What is the ongoing peace process?
- Given the present conditions, the U.S. cannot unilaterally pull out, especially when the Taliban is on the offensive.
- That would cause a lasting stain on America’s already weakened reputation as the world’s pre-eminent military power.
- So, the situations demand a deal, and finding one is Ambassador Khalilzad’s mission (Khalilzad is an Afghan-American diplomat).
- Mr. Khalilzad has already held multiple rounds of talks with the Taliban’s representatives in Doha, Qatar.
- Reportedly, the U.S. and the Taliban have agreed to a road map for peace.
- The U.S. has agreed for a withdrawal in return for the Taliban’s assurance that Afghanistan would not be used by terrorists.
- The U.S. has already made two big compromises by agreeing to the Taliban demand that the Afghan government should be kept away from the peace process.
- Second, the U.S. continued to hold talks even in the absence of a ceasefire.
- As a result, the Taliban continued its terror campaign even when the peace process was under way.
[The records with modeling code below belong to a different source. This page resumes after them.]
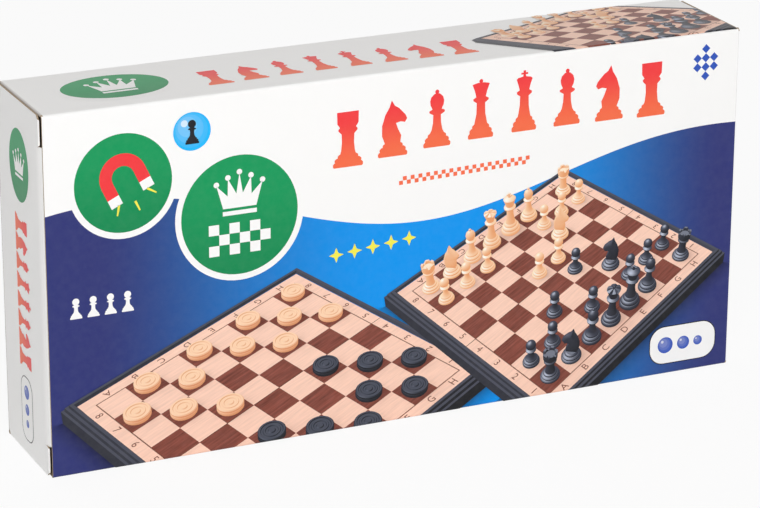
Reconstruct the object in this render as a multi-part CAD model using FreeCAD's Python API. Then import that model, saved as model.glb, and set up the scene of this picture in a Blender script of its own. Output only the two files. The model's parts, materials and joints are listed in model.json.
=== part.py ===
import FreeCAD, Part
import math
import os

# Boxed magnetic chess and draughts set: a folding board case with its men, in its tuck-end carton.
# Millimetres, +Z up. The origin is the centre of the carton's base: X runs along the carton,
# -Y is its printed front, and it stands on its long narrow side as shops stand it.

V = FreeCAD.Vector
overrun = 5.0
parallel_share = 0.001

# Board: its squares set the size of the case, the men and the carton round them
square_side = 27.0
square_count = 8
border_width = 12.0

# Carton blank, folded from printed paperboard round the case and its play
card = 0.6
case_end_play = 6.2
case_top_play = 1.7
case_side_play = 1.8
crease_radius = 1.1
flap_gap = 0.1
seam_gap = 0.3
glue_flap_width = 14.0
glue_flap_taper = 6.0
glue_flap_setback = 2.0

# Closure panel, hinged on one large panel and tucked behind the other
closure_edge_gap = 0.3
closure_corner = 1.6
cut_edge_reveal = 0.9
tuck_clearance = 0.25
bend_radius = 1.2
bend_ease_radius = 8.0
bend_ease_deg = 25.0
slit_length = 11.0
slit_width = 0.9
slit_corner = 0.8
rolled_edge_radius = 0.5
narrow_fold_radius = 1.0

# Tuck flap, folded from the closure panel's bend
tuck_depth = 13.0
tuck_lean_deg = 4.0
tuck_side_gap = 1.6
tuck_ear_gap = 0.3
tuck_corner_radius = 8.0

# Dust flaps, hinged on the two narrow panels
dust_length = 30.0
dust_setback = 4.5
dust_corner = 5.0
dust_hinge_gap = 1.5
dust_taper_share = 0.5

# Folding board case: two moulded trays, playing faces outwards, men inside
tray_wall = 2.2
tray_corner_radius = 5.0
deck_thickness = 1.6
rim_step = 1.5
rim_land = 2.5
rim_step_height = 3.25
seat_gap = 0.1

# Steel plate and printed playing sheet let into each tray's deck
steel_thickness = 0.4
sheet_thickness = 0.3
sheet_sink = 1.2
sheet_clearance = 0.2

# Case hinges: two barrels of three knuckles on plain pins
knuckle_radius = 1.5
knuckle_length = 9.0
knuckle_gap = 0.3
knuckle_clearance = 0.25
pin_radius = 0.75
pin_running_clearance = 0.05
hinge_inset = 44.0

# Case clasps: snap plates let into the free edge, with a barb for each tray
clasp_width = 16.0
clasp_span = 12.0
clasp_thickness = 1.4
clasp_clearance = 0.15
clasp_inset = 52.0
barb_width = 9.0
barb_thickness = 1.1
barb_offset = 3.6
barb_hook = 0.6
barb_reach = 1.9

# Foam fittings: a cradle with a pocket for each man, and a pad over them
foam_clearance = 0.4
men_axis_sink = 4.5
pad_relief = 0.3
foam_floor = 0.9
pocket_clearance = 0.3

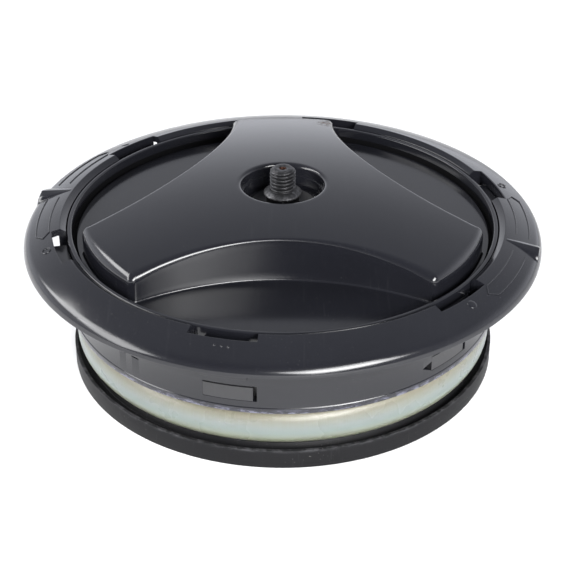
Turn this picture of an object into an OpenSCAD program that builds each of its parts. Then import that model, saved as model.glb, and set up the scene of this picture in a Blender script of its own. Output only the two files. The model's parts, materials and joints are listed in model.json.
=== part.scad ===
// Expanding-seal tank lid with a three-lobed turn knob.
// Turning the knob draws a pressure plate up on three helical cam slots, and the soft seal
// between the plate and the collar is squeezed until it grips the wall of the vessel.
// Frame: Z is the turning axis, z = 0 is the underside of the pressure plate.

/* [Outer ring] */
// Outer radius of the flange
flange_r = 100; // [99:0.1:102]
// Height of the flange's bottom lip above the base
lip_z = 50.9; // [50.5:0.1:52]
// Radius of the flange's round outer edge
lip_round = 4.88; // [4.5:0.02:5.2]
// Radius of the crown of the flange's top
crown_r = 70; // [66:0.5:74]
// Radius where the crown ends and the inner bevel starts
bevel_r = 85.6; // [85.4:0.1:86]
// Inner radius of the flange's mouth, around the knob
mouth_r = 83.4; // [83.3:0.05:83.5]
// Outer radius of the collar
collar_r = 83.4; // [83.2:0.05:83.6]
// Inner radius of the collar
collar_bore_r = 80; // [79.9:0.05:80.1]
// Height of the collar's bottom edge
collar_z = 24; // [24:0.1:24.2]
// Height of the step line round the collar
step_z = 36; // [35.5:0.1:36.5]

/* [Slots and windows] */
// Number of slots in the flange, each over a window in the collar
slot_n = 6; // [4:1:6]
// Direction of the first slot, in degrees from +X
slot_az = 16.5; // [14:0.5:18]
// Angle that a slot spans
slot_angle = 16; // [14:0.5:17]
// Outer radius of the slots
slot_r = 88.8; // [88:0.1:89.4]
// Angle that a snap window spans
window_angle = 13.6; // [13:0.1:14]
// Height of the bottom of the snap windows
window_z = 29.3; // [29:0.1:29.6]

/* [Turn knob] */
// Outer radius of the knob's rim
knob_r = 83.1; // [82.9:0.05:83.1]
// Thickness of the knob's rim
rim_wall = 1.8; // [1.6:0.1:2]
// Height of the finger recess floor
floor_z = 53; // [52.8:0.1:53.4]
// Height of the domed top at the axis
dome_z = 72.9; // [72:0.1:74]
// Radius of the domed top
dome_r = 330; // [300:5:360]
// Radius of the lobe ends
lobe_r = 78; // [77:0.1:78.4]
// Radius of the hollows between the lobes
hollow_r = 97.4; // [96:0.1:98]
// Distance of each hollow's centre from the axis
hollow_d = 137.3; // [137:0.1:138.5]
// Rounding of the lobes' upright corners
corner_round = 3; // [2:0.1:3.4]
// Rounding along the lobes' top outer edge
edge_round = 5; // [4:0.1:5.5]
// Radius of the centre pocket
pocket_r = 15.8; // [15.4:0.1:16.2]
// Height of the pocket's floor
pocket_z = 62.5; // [62:0.1:63]

/* [Motion] */
// Angle from open to closed
turn_angle = 60; // [50:1:60]
// Rise of the pressure plate from open to closed
plate_rise = 5; // [4:0.1:5]

/* [Pressure plate and seal] */
// Outer radius of the pressure plate
plate_r = 83.5; // [83:0.1:84]
// Height of the plate's outer rim
plate_rim_z = 7.95; // [7.6:0.05:8.4]
// Height of the seat that the seal rests on
seat_z = 7.4; // [7:0.1:7.5]
// Outer radius of the relaxed seal
seal_r = 82; // [81:0.1:82.4]
// Inner radius of the seal
seal_bore_r = 66; // [66:0.1:66.4]
// Corner rounding of the seal's section
seal_round = 7; // [6:0.1:7.2]

/* [Centre stud] */
// Radius of the stud's thread
stud_r = 4.93; // [4.9:0.01:4.95]
// Height of the stud's tip
stud_top_z = 78.8; // [77:0.1:80]
// Height of the threads' lower end, at the shoulder
shoulder_z = 70.1; // [69.8:0.1:70.4]
// Radius of the stud's shoulder
shoulder_r = 7.3; // [7:0.1:7.8]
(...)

Click here to know more.
How does the future look?
- When the U.S. was forced to pull out of Vietnam, the Southern and Northern governments had not reached any settlement but for the ceasefire.
- In the 2 years after the U.S. pulled out, the communists captured Saigon in South and the government crumbled.
- Likewise, what would happen to the Afghan government once America had withdrawn is uncertain.
- However, in Vietnam’s case, the Communists unified Vietnam, and after early years of struggle, modernised the economy and rebuilt the country into an Asian powerhouse.
- Unlike the Viet Cong, the Taliban is an anti-modern, anti-woman, anti-minority fundamentalist structure.
- Given these, the peace process in Afghanistan is much more challenging.